Im a flyfishiung snob, not that I dont like other styles of fishing, I have nothing against them(except centerpinning) but largemouth in the weeds still bring me great joy.


----------



## fontinalis (Mar 29, 2011)

Funny how a little 13" bass smashing a little foam frog in 10" of water can get you all amped up isn't it.


----------



## Patricio (Feb 2, 2007)

theres something very atavistic about it. almost primal or childish. when a bass hits a topwater fly, it just feels 'right'.


I was riding with rusty gates* once when my jeep broke down. he happened by. I asked him about the poppers on the fly rods in his 15 year old SUV, he said he had bewen fishing for bass. no further explanation was needed.

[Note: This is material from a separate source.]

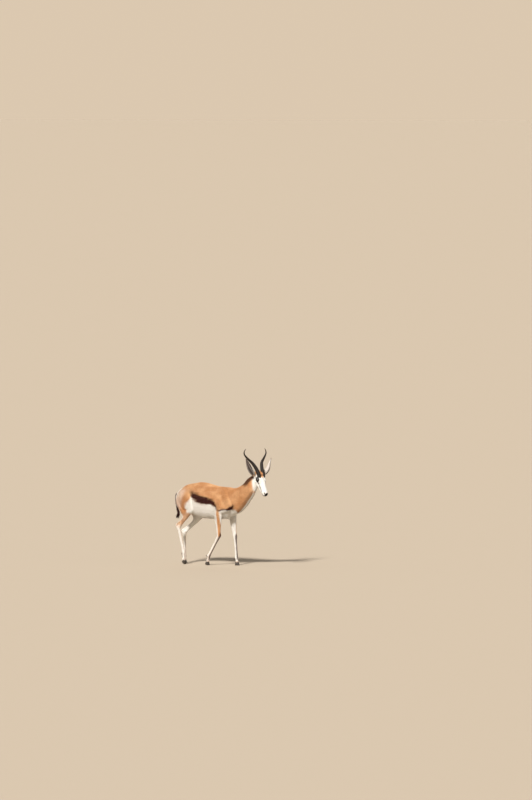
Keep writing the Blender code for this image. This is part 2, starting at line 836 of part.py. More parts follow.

*look him up if you dont know who he is,


----------



## Snakecharmer (Apr 9, 2008)

Congrats on the boat. I'm sure you'll put it to good use. YOu may want to check the placement of the "Ohio" stick . It's suppose to be 6"inches from the boat number.. How about "Bass Buggy"


----------



## MassillonBuckeye (May 3, 2010)

Awesome!! I wish I could find some weeds like that around here! She looks right at home.


----------



## fishmerf (Mar 28, 2008)

Looks like the perfect rig! I look forward to seeing her all cleaned up and painted. I am sort of digging "Gheenude." Seems fitting for the perfect fishing fantasy.


----------



## fontinalis (Mar 29, 2011)

I cant talk about most of my fishing fantasies on a public forum.


----------



## TheCream (Mar 19, 2009)

fontinalis said:


> I am taking suggestions for names. Can't decide between gheenude, slider or *choot'em*. Give me some ideas
> Thanks again for the rig massbuck, I will take care of her.


Looks like what Troy Landry would call a pirogue. So how about the "Plastic Pirogue?"


----------



## fontinalis (Mar 29, 2011)

or the gheerouge


----------